Zwar haben Landgericht und Oberlandesgericht ihre Auffassung, dass die von der Demonstrantin erlittene Rechtseinbuße durch die gerichtlich festgestellte Rechtswidrigkeit des Gewahrsams hinreichend ausgeglichen sei, insbesondere auf das Verhalten der Demonstrantin vor und während des Gewahrsams, ihre Möglichkeit einer richterlichen Anhörung sowie die Ausgestaltung der Gewahrsamsbedingungen und damit eine Zusammenschau mehrerer Umstände gestützt. Zudem stützt die Entscheidung des Landgerichts sich darauf, dass die Einsatzleitung der Polizei aus der alleinigen Feststellung der Rechtswidrigkeit bereits Konsequenzen für die Einsatzplanung zur Absicherung zukünftiger Castortransporte gezogen habe. Daran bestehen jedoch erhebliche Zweifel, was gerade das vorliegende Verfahren zeigt10. Auch die Ausführungen zum Verhalten der Demonstrantin, der Möglichkeit einer richterlichen Anhörung und der Durchführung des Gewahrsams halten einer verfassungsrechtlichen Prüfung nicht stand.

Die rechtliche Bewertung des Verhaltens der Demonstrantin vor und während der Ingewahrsamnahme durch das Landgericht und das Oberlandesgericht genügt nicht den verfassungsrechtlichen Anforderungen.

Sofern ausgeführt wird, dass die Ingewahrsamnahme aufgrund des rechtswidrigen Vorverhaltens der Demonstrantin zu vertreten gewesen sei beziehungsweise die Rechtswidrigkeit der Gewahrsamnahme alleine auf der nicht unverzüglichen Herbeiführung einer richterlichen Entscheidung beruhe, bleibt unberücksichtigt, dass das Landgericht im vorangegangen Feststellungsverfahren verschiedene Zweifel an der Rechtmäßigkeit der Maßnahme geäußert, eine abschließende Aufklärung aber letztlich sowohl hinsichtlich etwaig erteilter Platzverweise als auch hinsichtlich der für die Einkesselung in Betracht kommenden Ermächtigungsgrundlage unterlassen hat.

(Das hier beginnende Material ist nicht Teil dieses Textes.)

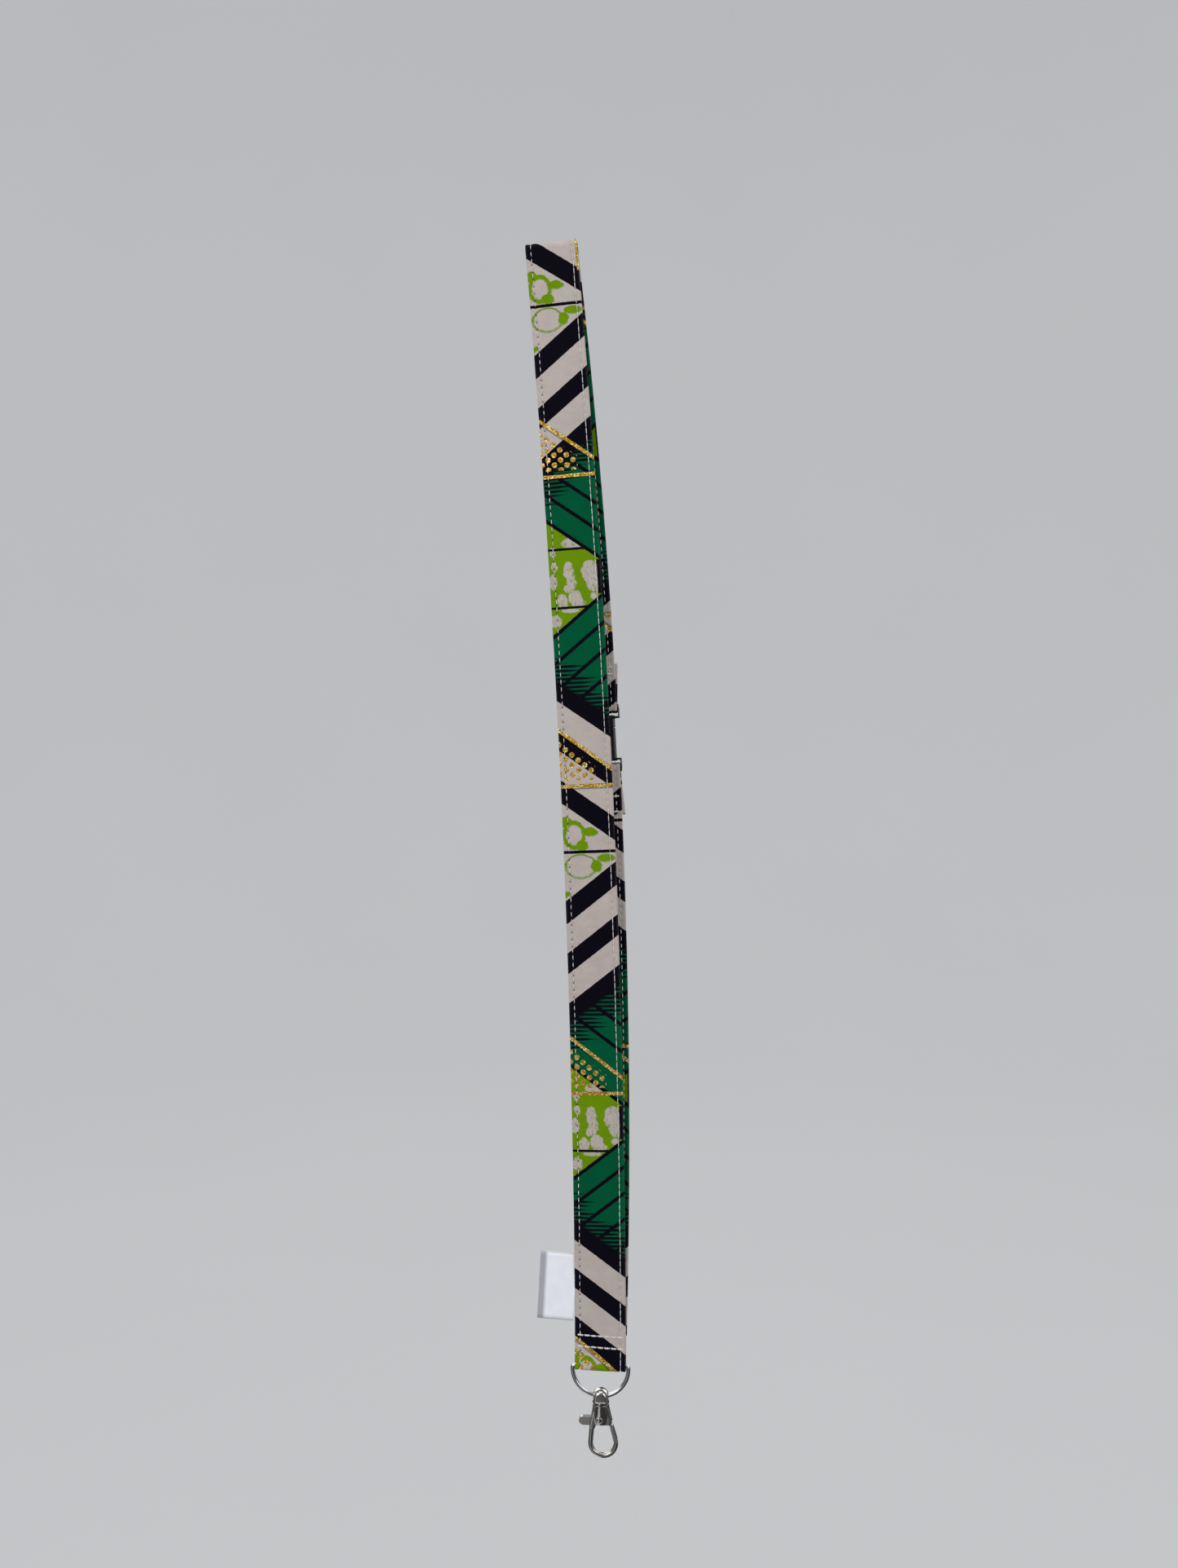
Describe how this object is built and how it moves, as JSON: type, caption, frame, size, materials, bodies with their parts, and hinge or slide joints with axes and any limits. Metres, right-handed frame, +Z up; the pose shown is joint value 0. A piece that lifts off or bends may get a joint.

Da diese Fragen auch in den angegriffenen Entscheidungen nicht weiter erörtert wurden, erweisen sich die diesbezüglichen Erwägungen des Landgerichts und des Oberlandesgerichts nicht als tragfähig11. Ob dem – in den angegriffenen Entscheidungen ebenfalls nicht weiter aufgeklärten – Vorverhalten der Demonstrantin auch bei materieller Rechtswidrigkeit der Ingewahrsamnahme eine das Entschädigungsbedürfnis der Demonstrantin mindernde Bedeutung zukommen könnte, wird in den angegriffenen Entscheidungen ebenfalls nicht erörtert.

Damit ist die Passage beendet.